Supported Log Format

The WWW superservice supports four log file formats which makes it possible to support a wide range of web servers like Apache™, IIS or Boa™.

Common Log Format

Common Log Format (CLF) is a standard log format that was originally implemented in the CERN httpd web server but that is supported nowadays by most web servers. Apache™, IIS and Boa™ can be configured to log in that format.

The Common Log Format has the following format:

remotehost rfc931 authuser [date] "request" status bytes
	    

where the fields have the following meaning:

remotehost

The host that made the request. This can be given as an IP address or a hostname.

rfc931

The result of an ident lookup on the host. This is usually not used.

authuser

The authenticated username.

date

The timestamp of the request.

request

The first line of the HTTP request. Usually in the format "method file protocol".

status

The result status of the request. i.e. 200, 301, 404, 500.

bytes

The size of the response sent back to the client.

Example of log lines in Common Log Format :

127.0.01 - - [11/03/2001 12:12:01 -0400] "GET / HTTP/1.0" 200 513
dsl1.myprovider.com - francis [11/03/2001 12:14:01 -0400] \
"GET /secret/ HTTP/1.0" 200 1256
	    

Combined Log Format

The combined log format is an extension to the Common Log Format. It adds informations about the user agent and referer. It is also known as the extended common log format. It was first implemented in the NSCA httpd web server but is now supported in many web servers. Apache™ can be configured to use this log format.

Two fields are added at the end of the common log lines:

"referer" "useragent"

referer

The content of the Referer header of the request. This usually reflects the page the user visited before this request.

useragent

The content of the User-Agent header of the request. This usually reflects the browser that the user is using.

CLF With mod_gzip Extensions

Mod_gzip is another extension to the common log format. It is used by the mod_gzip Apache™ extension which can be used to compress the result of requests before sending them to the client.

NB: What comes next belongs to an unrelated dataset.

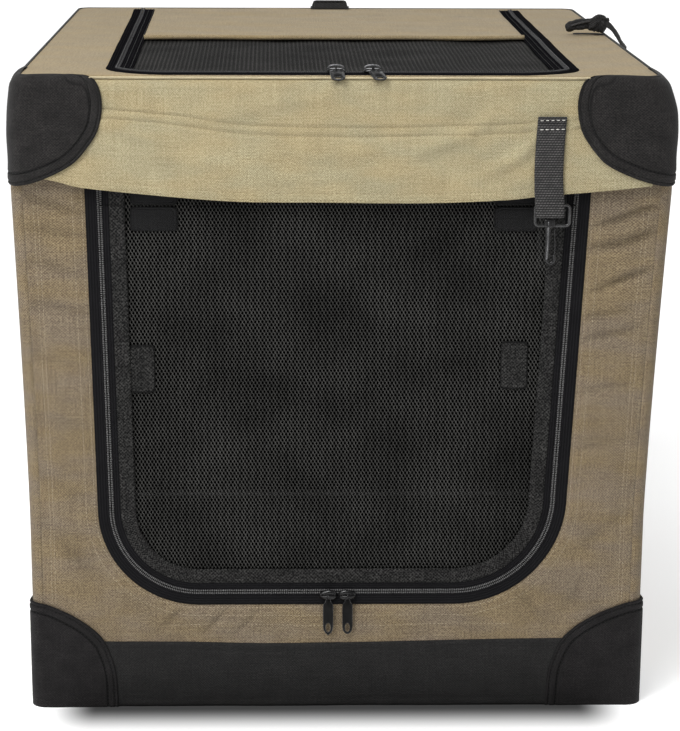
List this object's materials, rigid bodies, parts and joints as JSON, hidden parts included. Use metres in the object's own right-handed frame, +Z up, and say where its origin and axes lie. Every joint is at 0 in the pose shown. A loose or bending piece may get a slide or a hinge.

mod_gzip is a module developed by RemoteCommunications, Inc. Sourcecode is freely available from http://www.RemoteCommunications.com/apache/mod_gzip/mod_gzip. More informations can be found in their FAQ.

mod_gzip can log information about the compression of pages. To enable this, one can configure Apache™ to log using the 'gzip' format which can be defined as follows:

LogFormat "%h %l %u %t \"%r\" %>s %b %{mod_gzip_result}n \
          %{mod_gzip_compression_ratio}n" gzip
	    

This adds two fields at the end of each common log line:

gzip_result compression_ratio

gzip_result

The gzip result code. Usually OK.

compression_ratio

The ratio by which the content was compressed. A number from 0 to 100.

Referer Log Format

The Referer log format is an old format that was implemented in the NSCA httpd server. It was used to log information about the request's referer in a separate log file. The combined log format has made this log format obsolete.

Referer log files have the following format:

uridocument

uri

The referring URI. This is the content of the Referer header of the request which usually reflects the page where the user was before that request.

document

The local document that was referenced by that URI. This is the requested file without any query string.

Logs With Virtual Host Information

You may encounter log files that have a field containing the virtual host for which the requests was at the beginning of the line. The rest of the line is usually in the common or combined log format. This kind of logging is typically seen on webservers hosting several virtual servers.

Example of such a line:

www.example.com 1.7.2.21 - - [13/Oct/2000:10:30:16 +0200] \
    "GET / HTTP/1.0" 200 83
	    

Although Lire™ doesn't directly support such logs, it is easy to split those logs into many log files in the common or combined log format which can subsequently be processed by Lire™.

Example doing this in a shell:

$  mkdir apache-common.log
$  (while read virt rest; do echo $rest >> \
 apache-common.log/$virt; done) < /var/log/apache/common.log
$  for f in apache-common.log/*; do \
 lr_log2mail -s "$f" common joe@example.com < $f; done